Catalytic thermal cracking of Athabasca VR in a closed reactor system

Abstract

Catalytic thermal cracking of the residue is less common, due to high susceptibility of catalysts to deactivation. In this work, cracking of Athabasca vacuum residue in an autoclave at 400 °C was investigated in presence of in situ prepared and commercial alumina nanoparticles as well as drill cuttings. A high liquid yield of ∼90 wt% was obtained. The nanoparticles and drill cuttings (at 30 wt%) contributed to relatively high coke and gas yields. Nevertheless, the catalytic runs had higher quality maltene product. Reducing drill cuttings concentration to 10 wt% gave the highest liquid yield with high quality maltene.
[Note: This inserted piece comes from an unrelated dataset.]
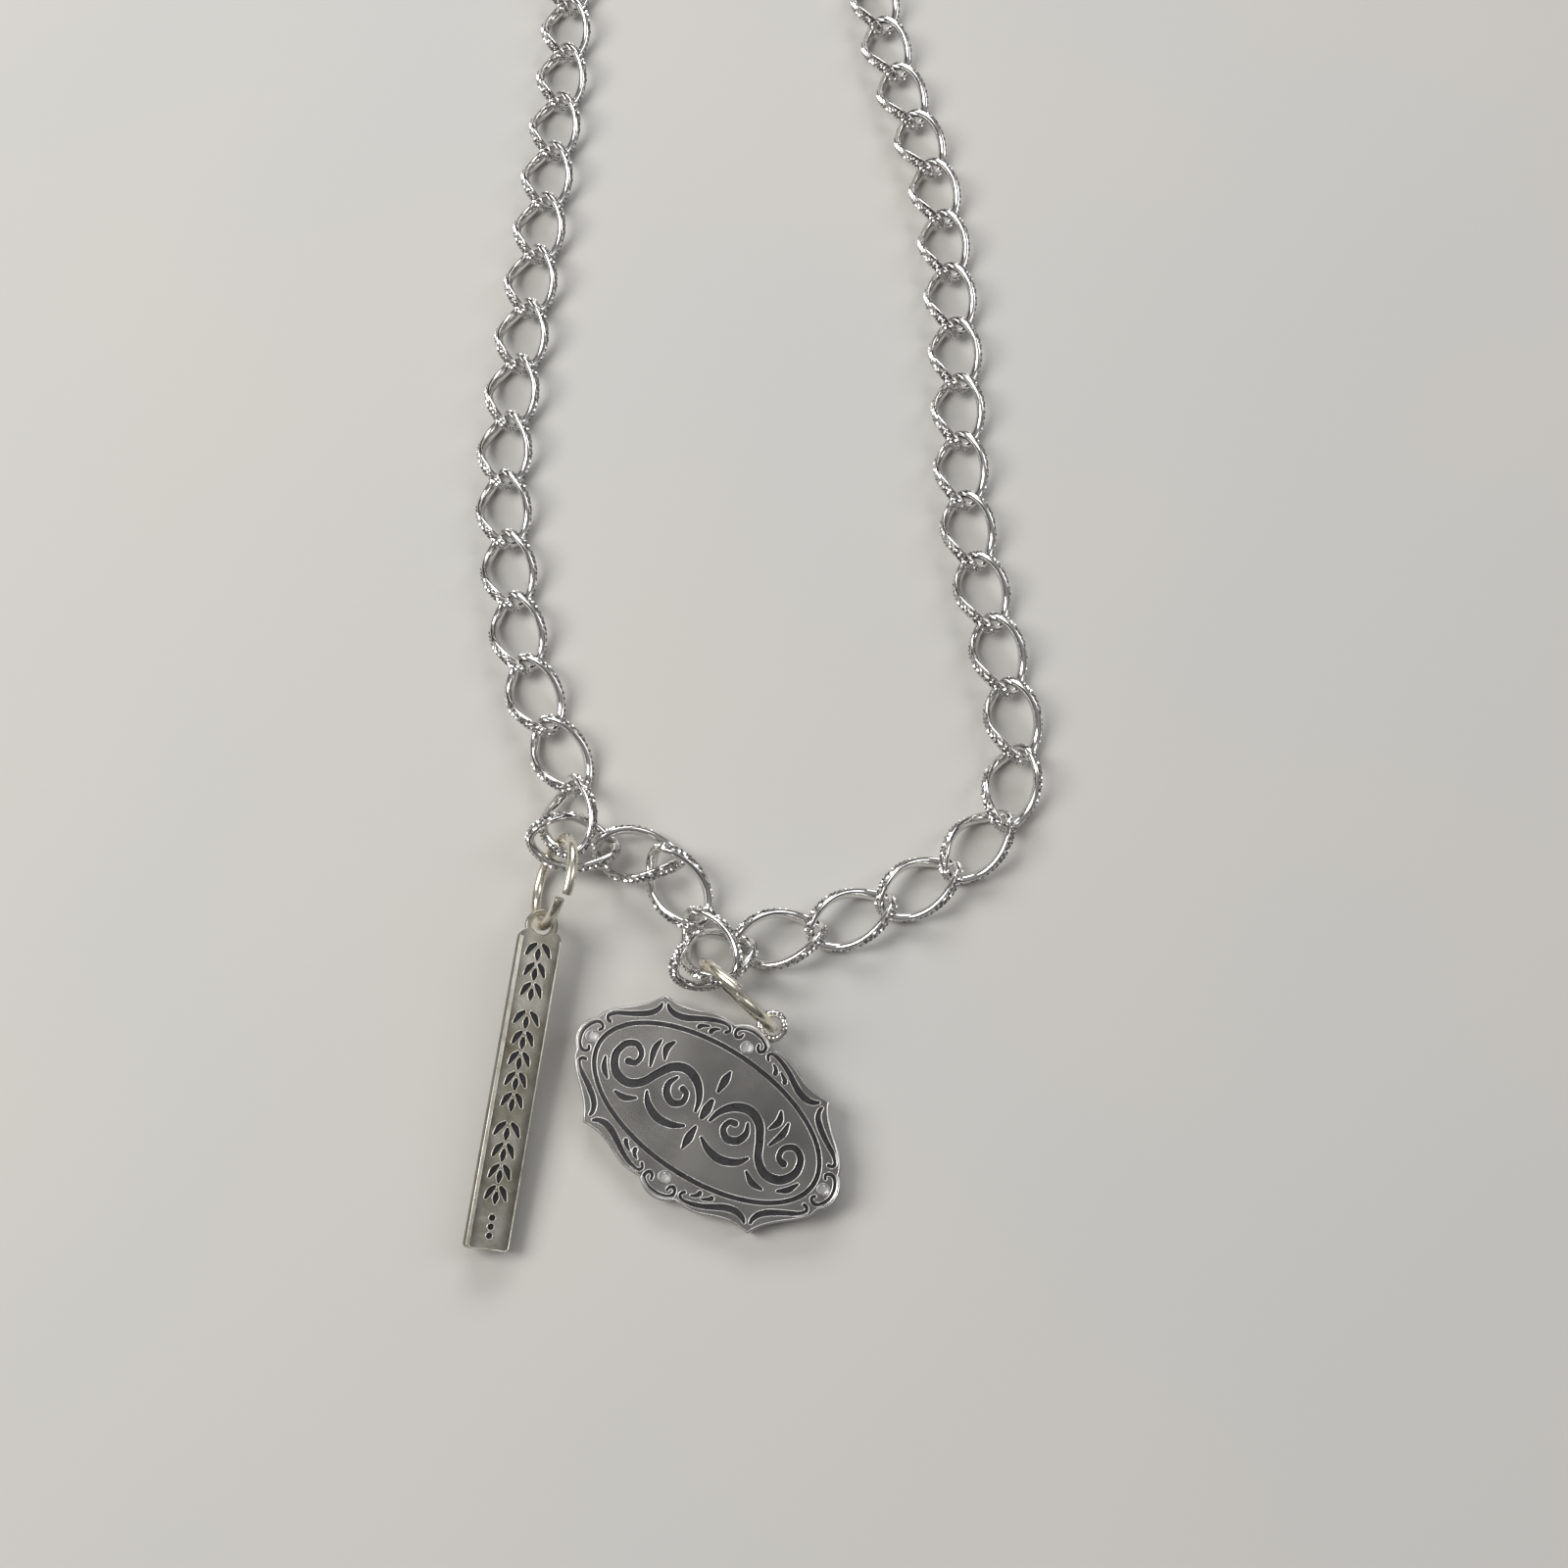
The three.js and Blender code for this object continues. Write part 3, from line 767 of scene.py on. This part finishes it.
# Half of the flourish inside the oval. The other half mirrors it
FLOURISH = (
    [(0.80, -0.45, .24), (1.15, 0.70, .46), (2.10, 1.80, .64), (3.50, 2.30, .68), (4.85, 1.75, .66),
     (5.75, 0.45, .60), (6.50, -0.95, .60), (7.70, -1.75, .64), (9.15, -1.50, .64), (10.05, -0.25, .58),
     (9.85, 1.10, .50), (8.85, 1.70, .46), (7.98, 1.10, .42), (8.05, 0.18, .42), (8.70, -0.05, .54)],
    [(3.95, 1.20, .20), (4.32, 0.30, .46), (3.95, -0.62, .56), (3.05, -1.00, .54), (2.30, -0.45, .46),
     (2.40, 0.38, .40), (2.95, 0.58, .48)],
    [(1.00, -2.20, .22), (2.10, -2.75, .50), (3.55, -2.90, .62), (4.95, -2.30, .50), (5.65, -1.45, .20)],
    [(5.90, 1.95, .20), (6.30, 2.90, .54), (6.00, 3.75, .22)],
    [(6.70, 0.70, .20), (7.20, 2.15, .50), (7.15, 3.20, .20)],
    [(6.20, -2.50, .20), (7.15, -3.05, .48), (8.20, -3.05, .20)],
    [(9.55, -2.40, .20), (10.30, -1.80, .44), (10.78, -0.88, .18)],
)
FLOURISH_MIDDLE = (
    [(0, 4.25, .18), (0, 3.40, .64), (0, 2.20, .26)],
    [(0, 1.10, .38), (0, 0.25, .70), (0, -0.60, .38)],
    [(0, -1.70, .26), (0, -2.85, .64), (0, -3.90, .18)],
)


def bezier(points, steps):
    """Points of a Bezier curve, without its last."""
    last = len(points) - 1
    for k in range(steps):
        t = k / steps
        weights = [math.comb(last, n) * t ** n * (1 - t) ** (last - n) for n in range(last + 1)]
        yield tuple(sum(w * p[axis] for w, p in zip(weights, points)) for axis in (0, 1))


def plaque_quarter():
    """Outline of the plaque's first quarter: half of the end lobe, a hollow side up to a pointed
    corner, another hollow side, and half of the top lobe."""
    end, top = (PLAQUE_HALF_LENGTH, 0), (0, PLAQUE_HALF_WIDTH)
    end_lobe, corner, top_lobe = (13.55, 1.8), (9.25, 7.05), (2.0, 8.25)
    outline = list(bezier([end, (end[0], 1.1), end_lobe], 9))
    outline += bezier([end_lobe, (13.4, 3.6), (10.2, 4.6), corner], 16)
    outline += bezier([corner, (5.6, 6.6), (5.4, 8.7), top_lobe], 18)
    outline += bezier([top_lobe, (1.1, top[1]), top], 9)
    return outline + [top]


def plaque_outline(scale_x=1.0, scale_y=1.0):
    """The plaque's whole outline, at a share of its length and width."""
    quarter = plaque_quarter()
    upper = quarter + [(-x, y) for x, y in reversed(quarter[:-1])]
    lower = [(x, -y) for x, y in reversed(upper[1:-1])]
    return [(x * scale_x, y * scale_y) for x, y in upper + lower]


def plaque_grooves():
    """Outlines of every groove. The last is the inner side of the oval, whose metal is inside it."""
    grooves = []
    for groove in BORDER_GROOVES:
        grooves += four_ways(stroke(groove, BORDER_WEIGHT))
    lobe, end = (half + [(-x, y, width) for x, y, width in reversed(half[:-1])]
                 for half in (LOBE_SCROLL, END_SCROLL))
    grooves += [mirrored(stroke(lobe), 1, flip) for flip in (1, -1)]
    grooves += [[(y * flip, x) for x, y in stroke(end)] for flip in (1, -1)]
    for groove in FLOURISH:
        grooves += [mirrored(stroke(groove, FLOURISH_WEIGHT), flip) for flip in (1, -1)]
    grooves += [stroke(groove, FLOURISH_WEIGHT) for groove in FLOURISH_MIDDLE]
    radius_x, radius_y, width = GROOVE_OVAL
    grooves += [oval(radius_x + out, radius_y + out, steps=OVAL_STEPS) for out in (width / 2, -width / 2)]
    return grooves


def plaque_frame():
    """Frame with the plaque's middle as its origin, its long axis as X and its face as +Z, and
    where the middle of its eye is in that frame."""
    x_axis = (node_middle("crystal_right") - node_middle("crystal_left")).normalized()
    z_axis = joint_axis("plaque_charm_swing")
    x_axis = (x_axis - z_axis * x_axis.dot(z_axis)).normalized()
    y_axis = z_axis.cross(x_axis)
    eye = joint_point("plaque_charm_swing")
    middle = (node_middle("crystal_right") + node_middle("crystal_left")) / 2
    drop = (middle - eye).dot(y_axis)
    shift = (middle - eye).dot(x_axis)
    place = matrix_from(x_axis, y_axis, z_axis, eye + x_axis * shift + y_axis * drop)
    return place, Vector((-shift, -drop, 0))


def crystal(name):
    """A small round stone: a flat table, a crown and a girdle, in flat facets. Each ring of its
    corners has a height, a share of its radius and a turn, in sides."""
    sides = CRYSTAL_SIDES
    points = []
    for height, share, turn in CRYSTAL_RINGS:
        radius = share * CRYSTAL_RADIUS
        for k in range(sides):
            angle = 2 * math.pi * (k + turn) / sides
            points.append((radius * math.cos(angle), radius * math.sin(angle), height))
    last = len(CRYSTAL_RINGS) - 1
    faces = [tuple(range(sides)), tuple(reversed(range(last * sides, (last + 1) * sides)))]
    for ring in range(last):
        for k in range(sides):
            a, b = ring * sides + k, ring * sides + (k + 1) % sides
            faces += [(a, a + sides, b), (b, a + sides, b + sides)]
    piece = mesh_object(name, points, faces, (CRYSTAL,), smooth=False)
    recalculate_outward(piece.data)
    return piece


def build_plaque_eye(spot):
    middles, directions = circle_frames(PLAQUE_EYE_RADIUS, full_turn(PLAQUE_EYE_STEPS))

    def ripple(i, k):
        return 1 + PLAQUE_EYE_RIPPLE * math.sin(2 * math.pi * (i / 4 + 2 * k / PLAQUE_EYE_SIDES))

    return tube("visual_plaque_eye", [middle + spot for middle in middles], directions, PLAQUE_EYE_WIRE,
                PLAQUE_EYE_SIDES, CHAIN_FACETS, ripple=ripple, smooth=False)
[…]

Coke inhibition in presence of optimum drill cuttings concentration is attributed to a balance between the rate of coke precursor formation and adsorption onto the cuttings. Subsequently, at a higher temperature, 420 °C, the higher rate of precursor formation led to similar results between the 10 wt% drill cuttings and the control sample. Both toluene insolubles and produced asphaltenes displayed a lower H/C ratio than asphaltenes in the feed, in line with the thermal cracking activity. Thermogravimetry profiles for the produced asphaltenes was attained at higher temperatures than the toluene insolubles, and was initial-mass sensitive. Accordingly, thermogravimetry profiles should not be indefinitely used to identify the different oil fractions.